*Data*
######

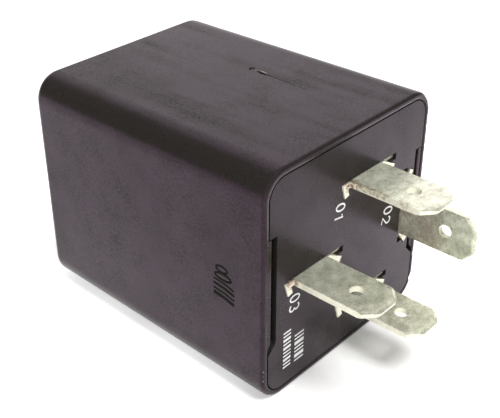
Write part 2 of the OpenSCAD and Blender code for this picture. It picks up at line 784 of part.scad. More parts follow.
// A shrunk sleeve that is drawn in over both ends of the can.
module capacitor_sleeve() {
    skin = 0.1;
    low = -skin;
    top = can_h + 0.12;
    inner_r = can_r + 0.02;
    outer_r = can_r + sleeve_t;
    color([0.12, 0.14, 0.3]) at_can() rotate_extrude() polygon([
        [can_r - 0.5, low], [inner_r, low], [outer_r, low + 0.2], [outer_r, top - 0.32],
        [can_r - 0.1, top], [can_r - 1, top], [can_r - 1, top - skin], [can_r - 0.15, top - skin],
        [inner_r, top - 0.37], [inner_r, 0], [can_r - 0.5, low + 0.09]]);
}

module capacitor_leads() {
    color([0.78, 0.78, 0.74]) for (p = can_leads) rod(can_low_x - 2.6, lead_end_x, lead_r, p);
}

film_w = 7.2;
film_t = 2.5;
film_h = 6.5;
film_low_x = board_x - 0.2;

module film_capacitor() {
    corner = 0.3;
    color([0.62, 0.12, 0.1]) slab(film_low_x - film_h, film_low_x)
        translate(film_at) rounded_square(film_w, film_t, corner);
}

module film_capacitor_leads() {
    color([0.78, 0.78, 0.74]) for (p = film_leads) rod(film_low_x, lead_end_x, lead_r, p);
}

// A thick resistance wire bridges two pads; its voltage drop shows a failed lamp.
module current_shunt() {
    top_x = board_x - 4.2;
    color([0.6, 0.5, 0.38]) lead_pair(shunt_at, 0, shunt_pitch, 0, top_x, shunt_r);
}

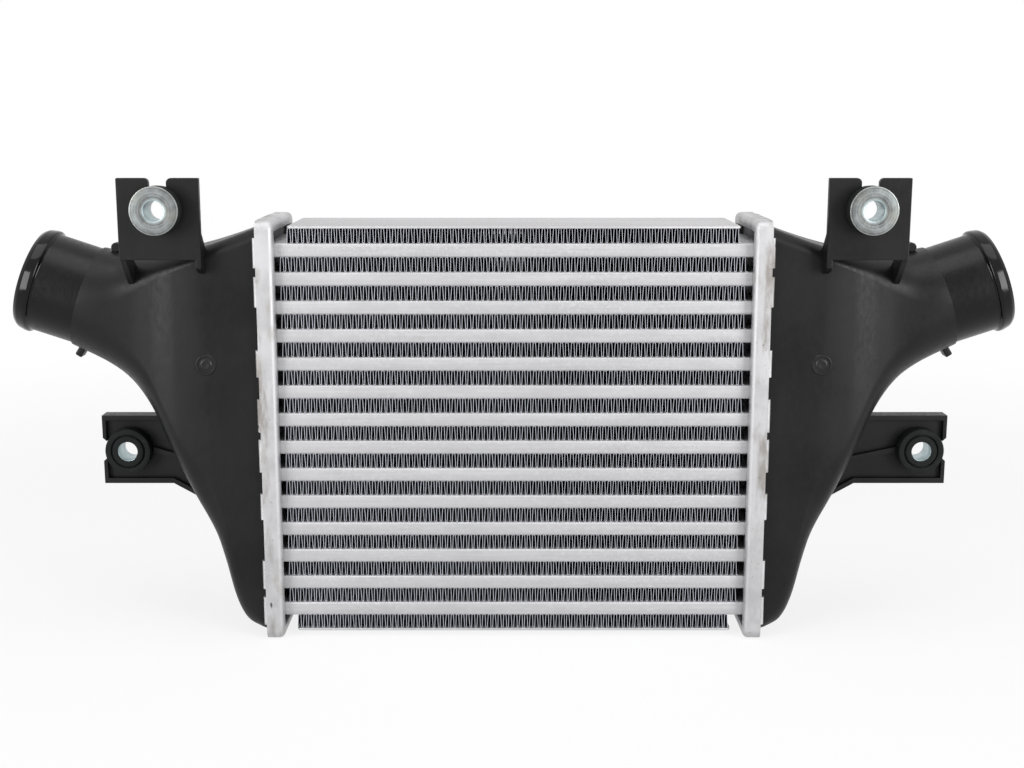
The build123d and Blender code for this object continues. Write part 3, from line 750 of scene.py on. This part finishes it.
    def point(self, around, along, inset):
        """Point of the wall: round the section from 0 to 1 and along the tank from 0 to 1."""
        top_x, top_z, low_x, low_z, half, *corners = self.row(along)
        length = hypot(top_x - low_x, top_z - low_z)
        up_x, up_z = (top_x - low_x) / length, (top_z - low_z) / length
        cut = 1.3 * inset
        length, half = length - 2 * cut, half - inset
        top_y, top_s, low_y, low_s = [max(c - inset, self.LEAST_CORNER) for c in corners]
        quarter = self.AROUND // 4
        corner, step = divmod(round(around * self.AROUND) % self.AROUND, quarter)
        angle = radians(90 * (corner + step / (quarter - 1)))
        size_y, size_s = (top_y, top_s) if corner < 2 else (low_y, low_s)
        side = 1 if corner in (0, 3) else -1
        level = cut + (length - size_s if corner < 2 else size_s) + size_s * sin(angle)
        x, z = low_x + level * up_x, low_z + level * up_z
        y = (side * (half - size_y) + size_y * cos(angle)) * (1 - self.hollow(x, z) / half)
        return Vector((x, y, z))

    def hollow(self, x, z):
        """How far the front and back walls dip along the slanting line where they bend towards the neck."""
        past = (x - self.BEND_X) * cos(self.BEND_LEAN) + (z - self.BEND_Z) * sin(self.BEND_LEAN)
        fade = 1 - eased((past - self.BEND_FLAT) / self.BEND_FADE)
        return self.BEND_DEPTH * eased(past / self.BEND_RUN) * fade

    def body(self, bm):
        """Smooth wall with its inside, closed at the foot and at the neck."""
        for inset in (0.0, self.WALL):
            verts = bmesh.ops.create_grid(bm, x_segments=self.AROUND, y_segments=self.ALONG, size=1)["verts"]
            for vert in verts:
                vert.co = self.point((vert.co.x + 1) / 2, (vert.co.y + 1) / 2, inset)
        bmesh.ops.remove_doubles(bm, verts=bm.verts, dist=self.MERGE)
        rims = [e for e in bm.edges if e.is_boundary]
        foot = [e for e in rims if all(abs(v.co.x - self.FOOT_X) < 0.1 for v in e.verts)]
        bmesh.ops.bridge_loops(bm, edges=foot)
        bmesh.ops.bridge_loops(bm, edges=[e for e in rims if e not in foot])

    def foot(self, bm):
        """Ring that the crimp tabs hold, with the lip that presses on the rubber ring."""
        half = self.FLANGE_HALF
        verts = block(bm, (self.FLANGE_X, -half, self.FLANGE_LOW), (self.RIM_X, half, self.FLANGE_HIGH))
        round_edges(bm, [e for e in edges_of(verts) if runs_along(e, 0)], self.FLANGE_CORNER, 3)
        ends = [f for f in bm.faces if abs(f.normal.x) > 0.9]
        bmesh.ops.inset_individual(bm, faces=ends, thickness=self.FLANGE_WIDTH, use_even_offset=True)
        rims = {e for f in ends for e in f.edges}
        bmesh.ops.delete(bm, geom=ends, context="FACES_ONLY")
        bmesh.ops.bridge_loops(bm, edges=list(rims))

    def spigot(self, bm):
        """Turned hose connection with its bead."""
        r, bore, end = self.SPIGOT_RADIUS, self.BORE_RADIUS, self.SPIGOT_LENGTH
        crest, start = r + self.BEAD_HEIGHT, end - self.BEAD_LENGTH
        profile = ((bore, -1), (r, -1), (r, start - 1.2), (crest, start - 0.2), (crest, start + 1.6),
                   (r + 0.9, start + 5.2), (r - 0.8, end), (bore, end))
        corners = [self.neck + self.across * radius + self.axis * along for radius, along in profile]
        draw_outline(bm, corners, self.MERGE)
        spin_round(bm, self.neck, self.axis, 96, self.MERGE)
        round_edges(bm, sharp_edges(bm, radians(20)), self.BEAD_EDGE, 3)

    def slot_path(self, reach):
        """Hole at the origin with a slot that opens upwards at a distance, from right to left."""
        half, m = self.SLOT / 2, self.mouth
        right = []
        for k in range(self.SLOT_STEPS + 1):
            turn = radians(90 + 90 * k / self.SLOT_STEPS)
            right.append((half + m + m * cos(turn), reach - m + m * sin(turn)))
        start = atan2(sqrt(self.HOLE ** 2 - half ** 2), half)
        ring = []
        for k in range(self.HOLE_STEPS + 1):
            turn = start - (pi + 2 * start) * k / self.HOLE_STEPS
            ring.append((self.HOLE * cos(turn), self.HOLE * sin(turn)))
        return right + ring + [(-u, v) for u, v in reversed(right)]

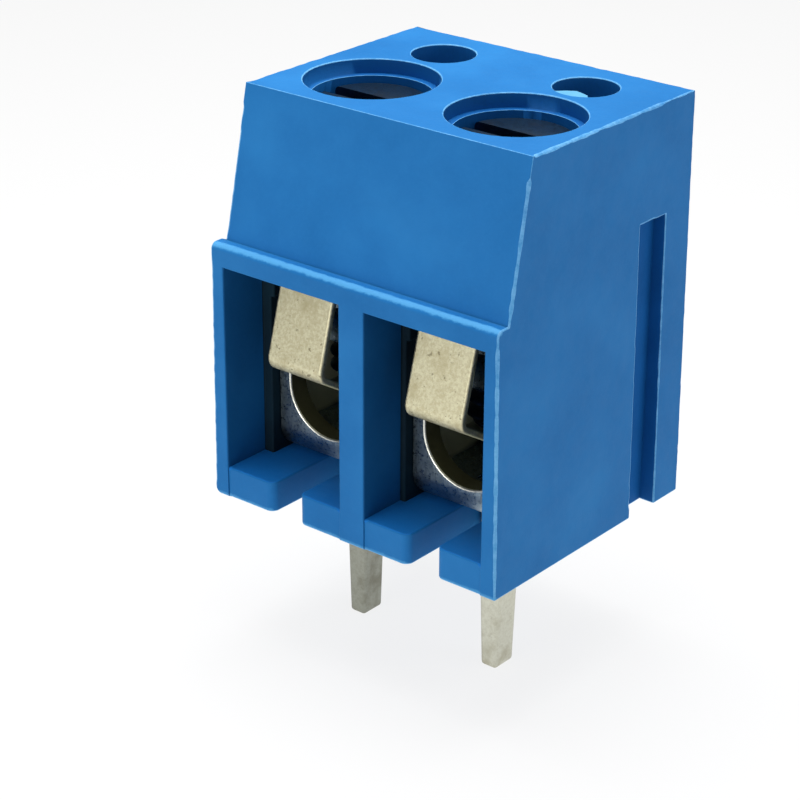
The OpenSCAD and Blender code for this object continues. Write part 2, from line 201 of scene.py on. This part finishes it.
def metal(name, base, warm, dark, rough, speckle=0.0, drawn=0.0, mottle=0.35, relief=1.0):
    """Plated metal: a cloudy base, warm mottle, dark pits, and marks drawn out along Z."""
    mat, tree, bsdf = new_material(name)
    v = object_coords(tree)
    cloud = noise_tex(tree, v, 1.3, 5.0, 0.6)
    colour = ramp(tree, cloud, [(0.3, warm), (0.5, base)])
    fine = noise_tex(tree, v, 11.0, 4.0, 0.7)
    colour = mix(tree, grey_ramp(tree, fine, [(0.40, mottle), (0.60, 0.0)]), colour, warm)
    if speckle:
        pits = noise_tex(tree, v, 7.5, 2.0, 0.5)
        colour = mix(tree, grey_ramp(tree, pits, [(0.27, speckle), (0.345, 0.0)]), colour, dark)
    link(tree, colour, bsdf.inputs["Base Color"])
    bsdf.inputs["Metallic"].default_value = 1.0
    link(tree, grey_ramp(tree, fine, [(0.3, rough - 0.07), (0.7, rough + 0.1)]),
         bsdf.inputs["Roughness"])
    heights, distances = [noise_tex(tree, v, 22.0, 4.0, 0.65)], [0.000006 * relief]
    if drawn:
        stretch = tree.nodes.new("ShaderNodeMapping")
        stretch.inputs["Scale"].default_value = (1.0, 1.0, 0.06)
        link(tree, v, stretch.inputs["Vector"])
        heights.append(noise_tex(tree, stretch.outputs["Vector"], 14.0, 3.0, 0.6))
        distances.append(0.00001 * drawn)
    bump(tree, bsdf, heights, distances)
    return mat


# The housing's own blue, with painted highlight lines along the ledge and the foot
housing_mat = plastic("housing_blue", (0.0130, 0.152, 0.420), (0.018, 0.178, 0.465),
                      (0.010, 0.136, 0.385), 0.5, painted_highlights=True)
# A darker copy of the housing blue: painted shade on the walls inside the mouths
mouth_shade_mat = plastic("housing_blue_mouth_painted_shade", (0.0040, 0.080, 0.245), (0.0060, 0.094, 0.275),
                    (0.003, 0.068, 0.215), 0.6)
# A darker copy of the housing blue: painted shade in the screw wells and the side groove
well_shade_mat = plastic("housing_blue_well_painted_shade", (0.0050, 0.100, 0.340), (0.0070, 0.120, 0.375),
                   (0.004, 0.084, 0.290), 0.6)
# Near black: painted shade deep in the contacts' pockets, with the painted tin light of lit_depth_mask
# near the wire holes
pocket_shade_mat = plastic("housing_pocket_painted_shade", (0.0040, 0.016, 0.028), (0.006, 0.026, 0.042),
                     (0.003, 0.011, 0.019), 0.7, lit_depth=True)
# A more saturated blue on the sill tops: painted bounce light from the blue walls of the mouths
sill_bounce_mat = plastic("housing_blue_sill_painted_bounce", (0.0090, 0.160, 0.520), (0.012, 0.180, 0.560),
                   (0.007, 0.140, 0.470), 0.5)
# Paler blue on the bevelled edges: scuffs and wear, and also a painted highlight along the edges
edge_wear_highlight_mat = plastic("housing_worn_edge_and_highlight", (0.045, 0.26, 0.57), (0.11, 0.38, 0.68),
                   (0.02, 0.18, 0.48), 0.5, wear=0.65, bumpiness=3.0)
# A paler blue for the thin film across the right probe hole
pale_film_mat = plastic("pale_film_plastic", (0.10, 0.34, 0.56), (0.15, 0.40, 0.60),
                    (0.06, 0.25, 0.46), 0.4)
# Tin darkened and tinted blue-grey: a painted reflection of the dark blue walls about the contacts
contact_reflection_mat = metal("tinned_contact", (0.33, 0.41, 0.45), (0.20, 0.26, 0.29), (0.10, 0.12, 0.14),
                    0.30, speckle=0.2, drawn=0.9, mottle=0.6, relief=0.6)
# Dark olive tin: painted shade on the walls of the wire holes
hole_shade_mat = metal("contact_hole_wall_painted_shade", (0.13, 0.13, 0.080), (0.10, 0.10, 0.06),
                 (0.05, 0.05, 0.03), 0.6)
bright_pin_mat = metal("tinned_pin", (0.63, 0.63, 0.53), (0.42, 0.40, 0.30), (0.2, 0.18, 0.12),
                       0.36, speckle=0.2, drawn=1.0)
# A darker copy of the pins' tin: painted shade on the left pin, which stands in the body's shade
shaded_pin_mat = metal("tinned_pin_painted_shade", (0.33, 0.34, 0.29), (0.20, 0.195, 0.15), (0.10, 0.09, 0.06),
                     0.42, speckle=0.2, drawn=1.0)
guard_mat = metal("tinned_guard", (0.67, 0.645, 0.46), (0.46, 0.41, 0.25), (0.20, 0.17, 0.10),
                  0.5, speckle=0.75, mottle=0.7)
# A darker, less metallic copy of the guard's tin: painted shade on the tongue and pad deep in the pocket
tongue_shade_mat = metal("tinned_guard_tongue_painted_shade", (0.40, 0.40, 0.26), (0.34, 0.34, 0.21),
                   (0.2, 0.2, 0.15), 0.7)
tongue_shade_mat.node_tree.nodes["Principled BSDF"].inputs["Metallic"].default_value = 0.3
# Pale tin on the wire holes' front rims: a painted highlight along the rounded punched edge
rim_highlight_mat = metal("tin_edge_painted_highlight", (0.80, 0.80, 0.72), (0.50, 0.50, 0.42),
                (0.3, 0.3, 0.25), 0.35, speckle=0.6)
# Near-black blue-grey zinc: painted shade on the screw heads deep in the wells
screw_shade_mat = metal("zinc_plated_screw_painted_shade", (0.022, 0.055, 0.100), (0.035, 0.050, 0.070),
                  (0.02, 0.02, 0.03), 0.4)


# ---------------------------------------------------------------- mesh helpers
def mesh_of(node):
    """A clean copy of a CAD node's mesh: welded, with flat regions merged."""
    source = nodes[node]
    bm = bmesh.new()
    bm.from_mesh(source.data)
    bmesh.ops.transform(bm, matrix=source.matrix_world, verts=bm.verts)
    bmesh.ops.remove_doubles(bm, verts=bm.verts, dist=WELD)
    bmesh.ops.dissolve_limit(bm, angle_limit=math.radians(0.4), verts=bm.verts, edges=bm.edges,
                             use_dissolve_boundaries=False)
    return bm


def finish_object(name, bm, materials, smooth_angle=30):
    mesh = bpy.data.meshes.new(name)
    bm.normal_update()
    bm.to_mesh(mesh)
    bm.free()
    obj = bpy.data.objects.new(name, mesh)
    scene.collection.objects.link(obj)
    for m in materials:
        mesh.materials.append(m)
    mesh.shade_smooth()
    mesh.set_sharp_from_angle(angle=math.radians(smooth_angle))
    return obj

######

*Exercise aim*
How many lines in these records hold the string "Write"? Reply with the number alone.

*Answer to this problem*
3